We're on an island with some amazing vistas and wanted to capture the best and worst of the weather that comes our way. In the wide-open water of Georgian Bay we get some pretty awesome storms with winds ranging up to 100 kilometres an hour! We'd always dreamed of having a ""storm room"" and this became the driving force of our expansion. In order to really be "in" the weather, you need lots of glass, so we opted for something that's more solarium in feel. With giant sliding doors and huge expanses of window, there's no escaping the marvels of Mother Nature. When choosing a site for your building, be sure to consider how you will experience the elements in both good weather and bad (after all, as your mom said, you should be outside playing in the good weather).

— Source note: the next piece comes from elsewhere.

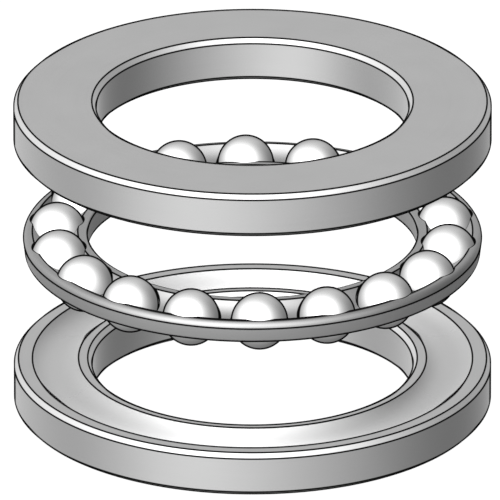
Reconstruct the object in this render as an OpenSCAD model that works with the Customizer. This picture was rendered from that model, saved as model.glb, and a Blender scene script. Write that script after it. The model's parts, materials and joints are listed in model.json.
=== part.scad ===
// Single-direction thrust ball bearing, drawn apart along its axis in the order it is fitted:
// housing washer, cage with its balls, shaft washer.
// Millimetres. The origin is the centre of the housing washer's seat face, and +Z runs along
// the bearing's axis towards the shaft washer.

/* [Boundary dimensions] */
// Bore diameter of the shaft washer, where the shaft seats
shaft_bore_d = 65; // [64:0.5:66]
// Outside diameter of the housing washer, where the housing seats
housing_d = 100; // [99:0.5:104]
// Bore diameter of the housing washer, wide enough to clear the turning shaft
housing_bore_d = 67; // [66.5:0.5:69]
// Outside diameter of the shaft washer, small enough to clear the housing
shaft_washer_d = 99.8; // [98.6:0.1:103.8]
// Height of the closed bearing, from seat face to seat face
closed_height = 27; // [26:0.5:32]
// Chamfer on the four edges of each washer
chamfer = 1; // [0.4:0.1:1.4]

/* [Balls and raceways] */
// Number of balls
ball_count = 18; // [9:1:18]
// Diameter of a ball
ball_d = 12; // [11.5:0.1:12.2]
// Diameter of the circle through the ball centres
pitch_d = 82.5; // [82.3:0.1:82.7]
// Radius of the raceway's arc, a little over half a ball
raceway_r = 6.55; // [6.4:0.05:6.8]
// Width of the raceway at the washer's face
raceway_w = 9.7; // [9:0.1:10]
// Room between a ball and each raceway when the bearing is closed
ball_room = 0.13; // [0.12:0.01:0.2]
// Angle of the first ball, round the axis from the -Y side
first_ball_angle = 2; // [0:1:19]

/* [Lubricant] */
// Thickness of the grease film in each raceway
film_t = 0.08; // [0.05:0.01:0.08]
// Gap that keeps the film clear of the washer's surface
film_gap = 0.01; // [0.005:0.005:0.02]

/* [Cage] */
// Bore diameter of the cage
cage_bore_d = 68.8; // [68.4:0.1:69]
// Outside diameter of the cage, over its rounded lip
cage_d = 96; // [95.8:0.1:96.4]
// Thickness of the cage's sheet
sheet_t = 1.1; // [0.9:0.05:1.1]
// Height of the cage's two rims above the ball centres
rim_z = 2.5; // [2.2:0.1:2.8]
// Width of the trough between the rims
trough_w = 9.5; // [9.3:0.1:9.6]
// Depth of the trough between the rims
trough_depth = 2.9; // [2.4:0.1:3.2]
// Radius of the rounded lip on the outer rim
lip_r = 1.4; // [1.2:0.1:1.5]
// Radius of the rounded edge on the inner rim
rim_round_r = 0.45; // [0.3:0.05:0.5]
// How far the inner skirt reaches below the ball centres
skirt_in_drop = 2.4; // [2:0.1:2.6]
// How far the outer skirt reaches below the ball centres
skirt_out_drop = 2.2; // [2:0.1:2.3]
// How far the outer skirt leans in at its foot
skirt_taper = 0.35; // [0.3:0.05:0.4]
// Gap between a ball and its pocket
pocket_gap = 0.1; // [0.05:0.01:0.12]

/* [Distance apart] */
// How far the cage and its balls stand above their closed place
cage_lift = 22.5; // [10:0.5:40]
// How much further the shaft washer stands above the cage
washer_lift = 18.5; // [10:0.5:40]

/* [Hidden] */
function ball_name(i) = str("ball_", i < 10 ? "0" : "", i);
$fn = 96;

ball_r = ball_d / 2;
pitch_r = pitch_d / 2;
// Height of the raceway arc's centre above the washer's face, and the depth that leaves
raceway_centre_h = sqrt(raceway_r ^ 2 - (raceway_w / 2) ^ 2);
raceway_depth = raceway_r - raceway_centre_h;
// Washer thickness that closes both washers on the balls at the stated height
washer_t = closed_height / 2 - ball_r - ball_room + raceway_depth;

ball_plane_z = closed_height / 2 + cage_lift;
shaft_seat_z = closed_height + cage_lift + washer_lift;

// Cage section, with heights counted from the ball centres
trough_r = ((trough_w / 2) ^ 2 + trough_depth ^ 2) / (2 * trough_depth);
trough_centre_z = rim_z - trough_depth + trough_r;
cage_in_r = cage_bore_d / 2;
cage_out_r = cage_d / 2;
lip_z = rim_z - lip_r;
// Each skirt ends in a half round, centred here
skirt_r = sheet_t / 2;
skirt_in_z = skirt_r - skirt_in_drop;
skirt_out_z = skirt_r - skirt_out_drop;
skirt_foot_r = cage_out_r - skirt_taper - skirt_r;
channel_top_z = rim_z - sheet_t;
// Turn between two points on an arc
arc_step = 22.5;
// Lets a cutting shape run past the surface that it cuts
over = 1;

steel = [0.69, 0.69, 0.69];
cage_steel = [0.62, 0.62, 0.62];
ball_steel = [0.9, 0.9, 0.9];
grease = [0.85, 0.8, 0.62, 0.35];

// Half section of a washer that stands on its seat face, with its raceway on top
module washer_section(bore_d, outside_d) {
    bore_r = bore_d / 2;
    outside_r = outside_d / 2;
    difference() {
        polygon([
            [bore_r + chamfer, 0],
            [outside_r - chamfer, 0],
            [outside_r, chamfer],
            [outside_r, washer_t - chamfer],
            [outside_r - chamfer, washer_t],
            [bore_r + chamfer, washer_t],
            [bore_r, washer_t - chamfer],
            [bore_r, chamfer]
        ]);
        translate([pitch_r, washer_t + raceway_centre_h]) circle(r = raceway_r);
    }
}

// Half section of the grease film, following the raceway arc up to the washer's face
module film_section() {
    intersection() {
        translate([pitch_r, washer_t + raceway_centre_h]) difference() {
            circle(r = raceway_r - film_gap);
            circle(r = raceway_r - film_gap - film_t);
        }
        translate([pitch_r - raceway_w / 2, 0]) square([raceway_w, washer_t]);
    }
}

// Turns a piece that is drawn for the housing washer over, onto the shaft washer's place
module on_shaft_side() {
    translate([0, 0, shaft_seat_z]) mirror([0, 0, 1]) children();
}

module housing_washer() {
    color(steel) rotate_extrude() washer_section(housing_bore_d, housing_d);
}

module shaft_washer() {
    color(steel) on_shaft_side() rotate_extrude() washer_section(shaft_bore_d, shaft_washer_d);
}

module housing_raceway_film() {
    color(grease) rotate_extrude() film_section();
}

module shaft_raceway_film() {
    color(grease) on_shaft_side() rotate_extrude() film_section();
}

// Points along an arc, from one angle to another
function arc(centre, r, from, to) =
    let (steps = abs(to - from) / arc_step)
    [
        for (k = [0:steps])
            let (angle = from + (to - from) * k / steps)
            centre + r * [cos(angle), sin(angle)]
    ];

// Outline of the cage as one solid ring: straight bore, rounded rims, slightly tapered skirt.
// It starts at the foot of the bore's skirt and goes up, over the top and down the outside.
module cage_outline() {
    polygon(concat(
        arc([cage_in_r + skirt_r, skirt_in_z], skirt_r, 360, 180),
        arc([cage_in_r + rim_round_r, rim_z - rim_round_r], rim_round_r, 180, 90),
        arc([cage_out_r - lip_r, lip_z], lip_r, 90, 0),
        arc([skirt_foot_r, skirt_out_z], skirt_r, 0, -180)
    ));
}

// The open channel under the sheet, between the two skirts and below the trough
module cage_channel() {
    difference() {
        polygon([
            [cage_in_r + sheet_t, -skirt_in_drop - over],
            [cage_in_r + sheet_t, channel_top_z],
            [cage_out_r - sheet_t, channel_top_z],
            [cage_out_r - sheet_t, lip_z],
            [skirt_foot_r - skirt_r, skirt_out_z],
            [skirt_foot_r - skirt_r, -skirt_in_drop - over]
        ]);
        translate([pitch_r, trough_centre_z]) circle(r = trough_r + sheet_t);
    }
}

// Half section of the pressed sheet: skirt, rim, trough, lip and skirt again
module cage_section() {
    difference() {
        cage_outline();
        translate([pitch_r, trough_centre_z]) circle(r = trough_r);
        cage_channel();
    }
}

// Puts a piece at the centre of ball i
module at_ball(i) {
    rotate([0, 0, first_ball_angle + (i - 1) * 360 / ball_count])
        translate([0, -pitch_r, ball_plane_z])
            children();
}

module cage() {
    color(cage_steel) difference() {
        translate([0, 0, ball_plane_z]) rotate_extrude() cage_section();
        for (i = [1:ball_count]) at_ball(i) sphere(r = ball_r + pocket_gap);
    }
}

module ball(i) {
    color(ball_steel) at_ball(i) sphere(r = ball_r);
}

housing_washer();
shaft_washer();
cage();
housing_raceway_film();
shaft_raceway_film();
for (i = [1:ball_count])
    ball(i);
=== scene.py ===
"""Looks of a single-direction thrust ball bearing, drawn apart along its axis.

Every steel piece is a turned or pressed surface that is built here at full smoothness on the CAD
frame's sizes, with its own normals, and finished with procedural steel. The photo is a plain
shaded drawing, so dark strokes lie on the edges and outlines, and no piece is mirrored in another
or casts a shadow.
"""
import json
import math
from collections import namedtuple

import bmesh
import bpy
import numpy as np
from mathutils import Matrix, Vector


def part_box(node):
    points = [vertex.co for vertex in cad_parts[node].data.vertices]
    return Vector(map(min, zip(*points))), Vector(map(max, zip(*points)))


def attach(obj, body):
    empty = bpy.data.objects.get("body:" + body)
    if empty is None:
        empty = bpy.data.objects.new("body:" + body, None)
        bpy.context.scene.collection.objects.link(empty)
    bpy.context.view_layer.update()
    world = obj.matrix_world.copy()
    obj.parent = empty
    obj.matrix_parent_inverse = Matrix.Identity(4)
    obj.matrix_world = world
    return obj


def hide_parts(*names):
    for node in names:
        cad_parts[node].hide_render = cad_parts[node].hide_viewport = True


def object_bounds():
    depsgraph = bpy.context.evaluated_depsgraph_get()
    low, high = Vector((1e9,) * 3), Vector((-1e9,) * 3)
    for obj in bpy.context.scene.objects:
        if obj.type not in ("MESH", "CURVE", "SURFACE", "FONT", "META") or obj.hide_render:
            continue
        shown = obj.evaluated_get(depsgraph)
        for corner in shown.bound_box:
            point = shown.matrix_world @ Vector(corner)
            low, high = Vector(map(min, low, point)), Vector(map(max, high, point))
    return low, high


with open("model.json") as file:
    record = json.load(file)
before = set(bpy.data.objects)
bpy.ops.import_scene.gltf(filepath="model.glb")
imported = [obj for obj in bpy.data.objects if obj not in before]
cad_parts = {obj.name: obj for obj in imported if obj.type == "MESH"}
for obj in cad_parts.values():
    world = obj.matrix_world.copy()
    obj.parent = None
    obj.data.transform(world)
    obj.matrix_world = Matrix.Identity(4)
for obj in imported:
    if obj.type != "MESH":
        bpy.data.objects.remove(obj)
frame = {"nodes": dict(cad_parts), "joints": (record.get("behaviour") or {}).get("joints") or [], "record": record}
cad_lo, cad_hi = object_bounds()

MM = 0.001
MICRON = 0.000001
TURN = 2 * math.pi

# ------------------------------------------------------------------ sizes from the frame

joints = {j["name"]: j for j in frame["joints"]}
mounts = {m["name"]: m for m in frame["record"]["mounts"]}
ball_names = sorted(n for n in frame["nodes"] if n.startswith("ball_"))

housing_lo, housing_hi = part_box("housing_washer")
shaft_lo, shaft_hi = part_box("shaft_washer")
film_lo, film_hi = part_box("housing_raceway_film")
ball_lo, ball_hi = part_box(ball_names[0])

WASHER_T = housing_hi.z - housing_lo.z
CHAMFER = (WASHER_T - mounts["housing_washer_outside"]["dims"]["length_mm"] * MM) / 2
HOUSING_BORE_R = mounts["housing_washer_bore"]["dims"]["r_mm"] * MM
HOUSING_R = mounts["housing_washer_outside"]["dims"]["r_mm"] * MM
SHAFT_BORE_R = mounts["shaft_washer_bore"]["dims"]["r_mm"] * MM
SHAFT_WASHER_R = (shaft_hi.x - shaft_lo.x) / 2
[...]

Get Inspired By Your Surroundings

Every colour palette and scheme I design has a jumping off point. When set in a natural environment, I defer to the landscape. Since we are enveloped by water and sky, I amassed a collection of blues that range from indigo to sky and everything in-between. To keep the overall feeling summery and fresh, I made sure the room had a healthy balance of light naturals to temper the rich blues (most of the upholstery is in durable linen and twill in light stone shades; all the fabrics are washable and as carefree as possible).Use accents to make your mark

Island Retreat

Use Accents To Make Your Mark

I'm a sucker for beautiful fabrics and patterns, but I prefer them in small doses. When I find a dynamite print, I tend to only buy a couple of yards instead of upholstering large pieces with it. I like an unstructured and casual look that blends a variety of textures, prints and colours. I'm not fussed about whether all the blues are the exact same shade - I want a little variety. I don't mind that one is wool, one is cotton and one is linen - as long as they are natural materials, it's all good to me! By limiting my use of bold blues to smaller accents and pillows, I was able to introduce 10 different patterns ranging from ikat to ticking stripes. A touch of floral here with a hint of stripe there infuses that cool, relaxed mood of easy cottage living.

Stash And Stow

If your plan is to enjoy the great outdoors, clean up and maintenance need to be a breeze. With a house full of little ones, I like to keep the toys easy to access and even easier to make disappear when playtime is done. Cottages are notoriously short on storage space so every piece of furniture I choose needs to have maximum efficiency. Our coffee table is a hand-me-down from my in-laws that I stripped and restained years ago. I considered replacing it for something new, but nothing quite measured up. What I love about this giant table (it's a whopping three feet by six feet) is that it sits high enough off the ground to allow me to slide three big woven baskets underneath that are chock-a-block full of books, board games and baby toys. The relaxed nature of cottage life means than snacks and drinks are often served in the living room, so having a large surface to spread items out on is far more useful than an ottoman.

Open And Shut

When considering your fenestration (a.k.a. window) needs, it's important to factor in furniture placement. While I was drawn to the idea of having multiple doors leading outside, I found it was very limiting to the amount of seating I could squeeze into my 16-by-16-foot space. If I'd had doors on all three sides, there would be no room for luxurious, deep, comfy seating, so I opted to put one giant pair of sliding doors on the south end and make the other two walls casement windows (which crank open wide and give the feeling of a screened porch on a hot day). While the windows are extra tall to capture the best view, I opted for a sill height of 26 inches so that the view from the outside looking in isn't cluttered with furniture sitting in front of panes of glass.

Be A Lounge Lizard

Lazy cottage days are meant for curling up with a good book, enjoying the sunrise with a cup of coffee or the sunset with a cool cocktail. Forget the stuffy rules of furniture arranging and do what makes sense for you and how you live. Since I wanted every seat in the living room to be oriented to the views outside, I paired one-arm chaises end to end as the ultimate relaxation spots. Like the favourite spot in any family room, the chaises are always the first seats occupied. While they may not normally be your first choice for a room designed with entertaining in mind, they do offer great flexibility and a comfy perch for many when you've got a crowd in the house.

Opt For Low Maintenance

I spent many summers as a teenager and young adult stripping, sanding, painting and repainting our old cottage. While I really don't mind painting, I'd far rather spend my precious few moments of downtime enjoying my surroundings than doing chores (and between opening and closing the cottage, the to-do list seems to grow but never quite get conquered). So when it came time to choose the materials for the exterior of the building, I wanted them to last. Prepainted Cape Cod siding (with a 15-year warranty) promises that my paint brush can stay in the shed where it belongs. Same goes for the windows (they came in a prepainted finish colour matched to my specification and are guaranteed for 10 years). By the time the exterior needs a facelift, my girls will be old enough to make the project a good old-fashioned family work party! In the meantime, we can enjoy the sun and take in the views from our new "storm room."